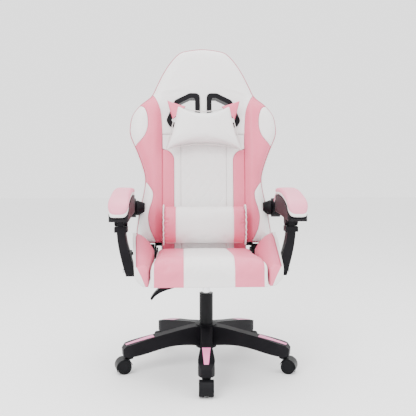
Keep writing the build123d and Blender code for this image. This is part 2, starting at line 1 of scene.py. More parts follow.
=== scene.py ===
"""Gaming chair in pink and white faux leather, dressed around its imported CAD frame."""

from __future__ import annotations

import json
import logging
import math
from dataclasses import dataclass, field
from enum import Enum
from typing import Callable, Sequence

import bmesh
import bpy
import numpy as np
from mathutils import Matrix, Vector


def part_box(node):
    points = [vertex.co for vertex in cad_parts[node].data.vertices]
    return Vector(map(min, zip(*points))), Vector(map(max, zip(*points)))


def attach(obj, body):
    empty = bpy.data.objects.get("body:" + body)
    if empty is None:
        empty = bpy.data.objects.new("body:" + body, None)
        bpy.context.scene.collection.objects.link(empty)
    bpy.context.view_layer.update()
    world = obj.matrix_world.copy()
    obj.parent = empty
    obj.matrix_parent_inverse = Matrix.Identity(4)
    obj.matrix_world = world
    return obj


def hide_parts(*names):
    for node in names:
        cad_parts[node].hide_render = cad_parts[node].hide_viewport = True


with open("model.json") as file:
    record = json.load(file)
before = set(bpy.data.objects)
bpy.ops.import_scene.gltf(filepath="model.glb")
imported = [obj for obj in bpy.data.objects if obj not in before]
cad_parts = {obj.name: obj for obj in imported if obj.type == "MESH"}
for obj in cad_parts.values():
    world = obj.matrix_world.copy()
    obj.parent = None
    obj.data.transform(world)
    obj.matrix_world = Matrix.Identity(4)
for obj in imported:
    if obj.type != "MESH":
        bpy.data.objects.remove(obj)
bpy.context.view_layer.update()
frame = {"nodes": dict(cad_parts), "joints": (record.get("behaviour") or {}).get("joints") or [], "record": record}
LOG = logging.getLogger("gaming_chair")

MM = 0.001
Colour = tuple[float, float, float]
Spots = Sequence[tuple[float, float]]
Placing = Callable[[np.ndarray, np.ndarray], np.ndarray]


class Side(Enum):
    """The sitter's left (+X) or right (-X)."""

    LEFT = 1
    RIGHT = -1

    @property
    def word(self) -> str:
        """Name ending of the pieces on this side."""
        return self.name.lower()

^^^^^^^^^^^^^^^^

Exercise description
Write out only the final block of lines, starting at the line with "record = json.load(file)" and running to the end of the material.

Answer to this task
    record = json.load(file)
before = set(bpy.data.objects)
bpy.ops.import_scene.gltf(filepath="model.glb")
imported = [obj for obj in bpy.data.objects if obj not in before]
cad_parts = {obj.name: obj for obj in imported if obj.type == "MESH"}
for obj in cad_parts.values():
    world = obj.matrix_world.copy()
    obj.parent = None
    obj.data.transform(world)
    obj.matrix_world = Matrix.Identity(4)
for obj in imported:
    if obj.type != "MESH":
        bpy.data.objects.remove(obj)
bpy.context.view_layer.update()
frame = {"nodes": dict(cad_parts), "joints": (record.get("behaviour") or {}).get("joints") or [], "record": record}
LOG = logging.getLogger("gaming_chair")

MM = 0.001
Colour = tuple[float, float, float]
Spots = Sequence[tuple[float, float]]
Placing = Callable[[np.ndarray, np.ndarray], np.ndarray]


class Side(Enum):
    """The sitter's left (+X) or right (-X)."""

    LEFT = 1
    RIGHT = -1

    @property
    def word(self) -> str:
        """Name ending of the pieces on this side."""
        return self.name.lower()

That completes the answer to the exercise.